---------- Input

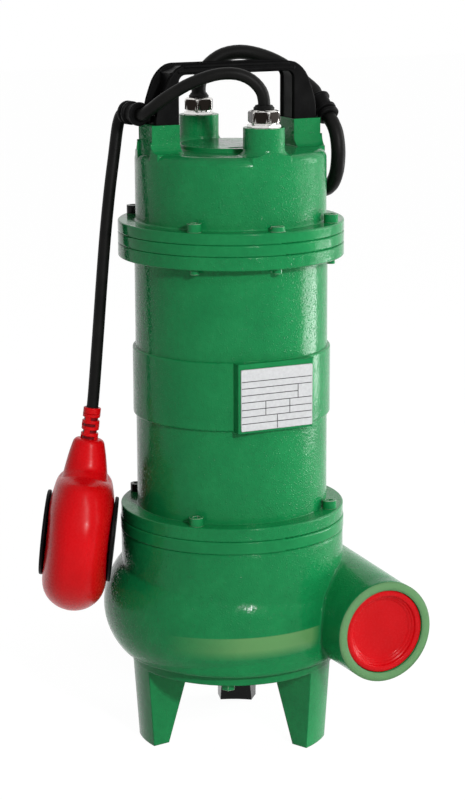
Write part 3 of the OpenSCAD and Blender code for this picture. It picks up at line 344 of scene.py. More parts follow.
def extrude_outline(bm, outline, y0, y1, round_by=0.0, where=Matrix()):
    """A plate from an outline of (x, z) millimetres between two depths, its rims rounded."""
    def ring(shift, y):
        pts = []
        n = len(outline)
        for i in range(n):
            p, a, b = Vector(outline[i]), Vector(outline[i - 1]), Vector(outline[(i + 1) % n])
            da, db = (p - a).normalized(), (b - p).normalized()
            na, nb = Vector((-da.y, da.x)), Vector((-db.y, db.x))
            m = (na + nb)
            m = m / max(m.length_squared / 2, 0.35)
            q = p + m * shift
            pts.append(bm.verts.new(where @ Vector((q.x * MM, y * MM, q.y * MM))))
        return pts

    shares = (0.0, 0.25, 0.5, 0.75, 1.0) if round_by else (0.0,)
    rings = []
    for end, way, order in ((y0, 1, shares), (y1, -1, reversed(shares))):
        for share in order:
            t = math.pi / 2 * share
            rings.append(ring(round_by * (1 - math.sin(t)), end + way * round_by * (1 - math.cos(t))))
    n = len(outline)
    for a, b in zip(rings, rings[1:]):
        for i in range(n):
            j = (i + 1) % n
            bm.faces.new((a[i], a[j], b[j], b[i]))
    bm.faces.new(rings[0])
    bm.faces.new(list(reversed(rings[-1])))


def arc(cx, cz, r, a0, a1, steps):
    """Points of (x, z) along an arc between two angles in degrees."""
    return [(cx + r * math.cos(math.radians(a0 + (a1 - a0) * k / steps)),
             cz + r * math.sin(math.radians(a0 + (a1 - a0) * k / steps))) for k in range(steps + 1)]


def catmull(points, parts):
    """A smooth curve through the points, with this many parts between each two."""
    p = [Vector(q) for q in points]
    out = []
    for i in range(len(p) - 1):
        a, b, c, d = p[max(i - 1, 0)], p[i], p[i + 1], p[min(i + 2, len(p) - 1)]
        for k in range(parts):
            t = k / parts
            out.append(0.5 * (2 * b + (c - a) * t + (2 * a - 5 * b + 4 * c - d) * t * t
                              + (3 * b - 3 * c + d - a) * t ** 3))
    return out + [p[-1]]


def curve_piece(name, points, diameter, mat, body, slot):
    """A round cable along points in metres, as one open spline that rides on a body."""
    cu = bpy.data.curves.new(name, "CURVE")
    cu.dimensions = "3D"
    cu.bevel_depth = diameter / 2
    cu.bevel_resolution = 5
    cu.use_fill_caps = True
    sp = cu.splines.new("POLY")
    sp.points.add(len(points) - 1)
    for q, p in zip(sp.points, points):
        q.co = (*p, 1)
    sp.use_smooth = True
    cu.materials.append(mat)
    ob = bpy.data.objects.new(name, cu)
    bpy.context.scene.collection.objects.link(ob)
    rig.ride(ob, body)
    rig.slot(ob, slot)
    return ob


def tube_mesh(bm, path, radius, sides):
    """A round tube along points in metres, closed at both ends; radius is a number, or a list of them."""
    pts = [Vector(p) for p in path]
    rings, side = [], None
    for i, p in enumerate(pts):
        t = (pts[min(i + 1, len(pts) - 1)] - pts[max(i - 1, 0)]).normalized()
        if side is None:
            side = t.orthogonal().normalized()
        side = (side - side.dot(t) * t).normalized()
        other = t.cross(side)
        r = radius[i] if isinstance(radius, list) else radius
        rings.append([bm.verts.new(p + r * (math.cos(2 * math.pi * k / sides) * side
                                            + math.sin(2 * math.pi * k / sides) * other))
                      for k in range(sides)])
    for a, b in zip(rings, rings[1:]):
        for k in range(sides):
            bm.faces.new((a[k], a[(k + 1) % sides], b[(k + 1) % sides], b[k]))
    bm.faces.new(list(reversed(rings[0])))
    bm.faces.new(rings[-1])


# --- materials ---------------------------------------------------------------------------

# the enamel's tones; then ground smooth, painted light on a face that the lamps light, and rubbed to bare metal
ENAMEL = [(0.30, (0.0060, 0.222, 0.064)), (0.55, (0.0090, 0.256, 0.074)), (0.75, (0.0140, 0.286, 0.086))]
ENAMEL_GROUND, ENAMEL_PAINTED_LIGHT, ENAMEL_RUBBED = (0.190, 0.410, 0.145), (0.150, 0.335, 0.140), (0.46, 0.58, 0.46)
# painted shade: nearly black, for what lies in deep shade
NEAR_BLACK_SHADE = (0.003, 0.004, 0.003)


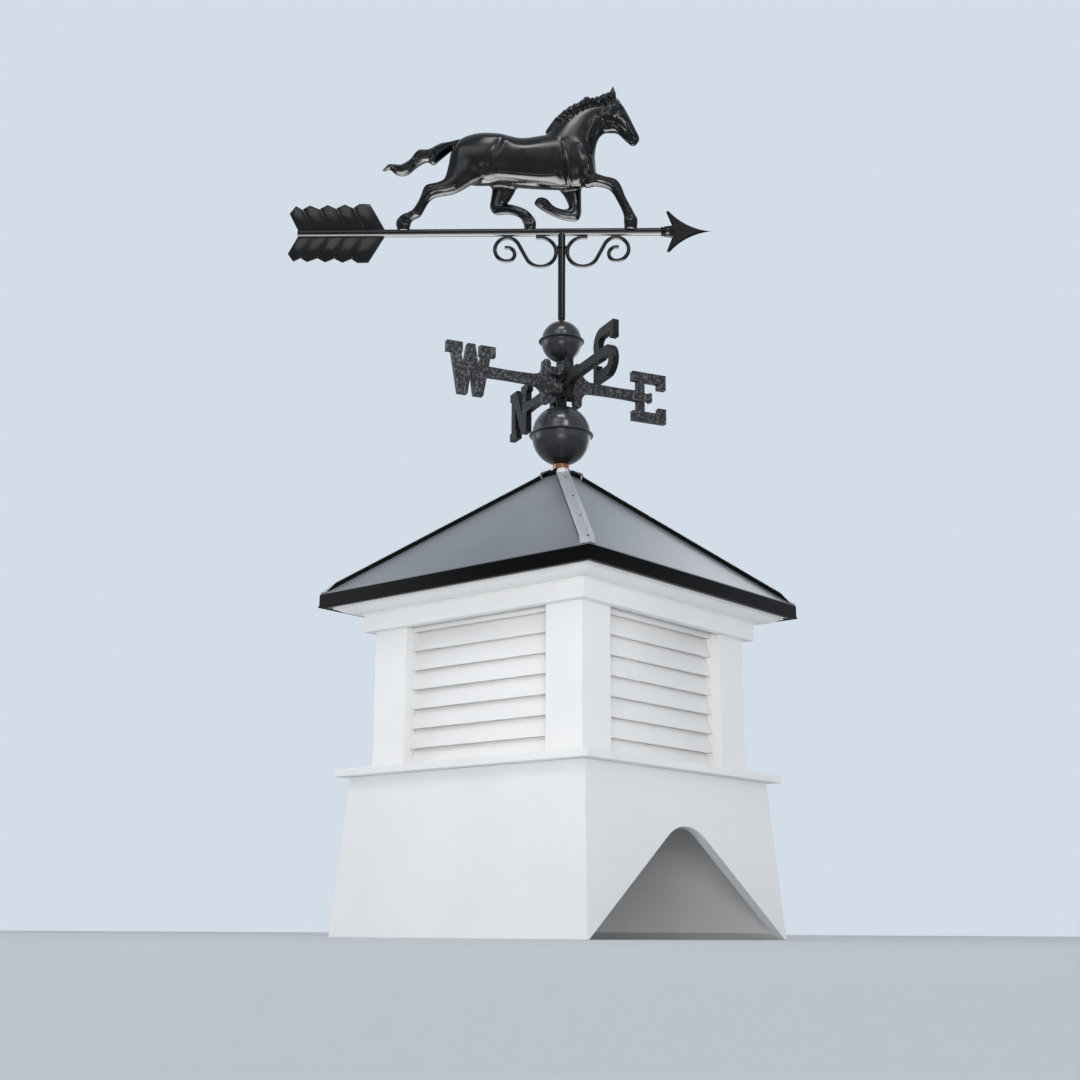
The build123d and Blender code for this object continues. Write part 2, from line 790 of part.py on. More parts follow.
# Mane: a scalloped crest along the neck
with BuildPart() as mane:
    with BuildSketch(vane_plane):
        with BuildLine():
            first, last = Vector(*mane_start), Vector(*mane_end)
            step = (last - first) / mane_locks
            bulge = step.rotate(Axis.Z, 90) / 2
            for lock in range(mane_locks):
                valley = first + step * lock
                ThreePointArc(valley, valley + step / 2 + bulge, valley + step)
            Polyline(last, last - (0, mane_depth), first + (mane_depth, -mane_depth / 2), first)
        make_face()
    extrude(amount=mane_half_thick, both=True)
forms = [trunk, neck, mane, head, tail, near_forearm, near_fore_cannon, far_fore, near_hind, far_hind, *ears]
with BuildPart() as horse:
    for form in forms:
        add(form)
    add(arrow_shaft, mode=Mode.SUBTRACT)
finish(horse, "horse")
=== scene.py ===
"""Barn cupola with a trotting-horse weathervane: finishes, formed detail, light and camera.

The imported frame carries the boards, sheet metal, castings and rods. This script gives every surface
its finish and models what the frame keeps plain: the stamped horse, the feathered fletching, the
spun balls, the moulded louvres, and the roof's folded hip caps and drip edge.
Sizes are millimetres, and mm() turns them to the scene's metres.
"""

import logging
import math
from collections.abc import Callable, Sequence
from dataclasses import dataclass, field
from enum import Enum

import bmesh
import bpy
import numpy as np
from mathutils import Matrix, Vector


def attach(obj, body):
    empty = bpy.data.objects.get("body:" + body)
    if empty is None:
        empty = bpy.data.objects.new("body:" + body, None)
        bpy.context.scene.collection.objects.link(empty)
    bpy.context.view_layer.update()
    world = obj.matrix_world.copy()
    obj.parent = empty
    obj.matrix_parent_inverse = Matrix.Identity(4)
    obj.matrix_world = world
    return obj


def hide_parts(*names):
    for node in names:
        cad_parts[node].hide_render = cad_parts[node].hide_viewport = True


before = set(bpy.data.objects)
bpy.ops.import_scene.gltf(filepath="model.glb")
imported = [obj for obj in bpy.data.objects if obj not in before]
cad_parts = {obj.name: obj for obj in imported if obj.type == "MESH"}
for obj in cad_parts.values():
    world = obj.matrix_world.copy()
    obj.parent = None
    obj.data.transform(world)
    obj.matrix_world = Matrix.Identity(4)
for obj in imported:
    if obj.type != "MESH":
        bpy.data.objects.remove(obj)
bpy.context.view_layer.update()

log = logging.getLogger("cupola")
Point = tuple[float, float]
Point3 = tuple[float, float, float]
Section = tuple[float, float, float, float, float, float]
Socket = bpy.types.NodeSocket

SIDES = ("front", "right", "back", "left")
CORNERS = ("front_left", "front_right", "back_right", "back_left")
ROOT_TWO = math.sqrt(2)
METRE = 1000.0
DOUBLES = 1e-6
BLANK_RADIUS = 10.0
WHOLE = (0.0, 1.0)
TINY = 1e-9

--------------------

▶ [Given exercise]
Write the lines again exactly, beginning at the line that has "ThreePointArc(valley, valley +" and stopping after the line that has "in imported if"; include no other lines.

▶ [Expected answer]
                ThreePointArc(valley, valley + step / 2 + bulge, valley + step)
            Polyline(last, last - (0, mane_depth), first + (mane_depth, -mane_depth / 2), first)
        make_face()
    extrude(amount=mane_half_thick, both=True)
forms = [trunk, neck, mane, head, tail, near_forearm, near_fore_cannon, far_fore, near_hind, far_hind, *ears]
with BuildPart() as horse:
    for form in forms:
        add(form)
    add(arrow_shaft, mode=Mode.SUBTRACT)
finish(horse, "horse")
=== scene.py ===
"""Barn cupola with a trotting-horse weathervane: finishes, formed detail, light and camera.

The imported frame carries the boards, sheet metal, castings and rods. This script gives every surface
its finish and models what the frame keeps plain: the stamped horse, the feathered fletching, the
spun balls, the moulded louvres, and the roof's folded hip caps and drip edge.
Sizes are millimetres, and mm() turns them to the scene's metres.
"""

import logging
import math
from collections.abc import Callable, Sequence
from dataclasses import dataclass, field
from enum import Enum

import bmesh
import bpy
import numpy as np
from mathutils import Matrix, Vector


def attach(obj, body):
    empty = bpy.data.objects.get("body:" + body)
    if empty is None:
        empty = bpy.data.objects.new("body:" + body, None)
        bpy.context.scene.collection.objects.link(empty)
    bpy.context.view_layer.update()
    world = obj.matrix_world.copy()
    obj.parent = empty
    obj.matrix_parent_inverse = Matrix.Identity(4)
    obj.matrix_world = world
    return obj


def hide_parts(*names):
    for node in names:
        cad_parts[node].hide_render = cad_parts[node].hide_viewport = True


before = set(bpy.data.objects)
bpy.ops.import_scene.gltf(filepath="model.glb")
imported = [obj for obj in bpy.data.objects if obj not in before]
cad_parts = {obj.name: obj for obj in imported if obj.type == "MESH"}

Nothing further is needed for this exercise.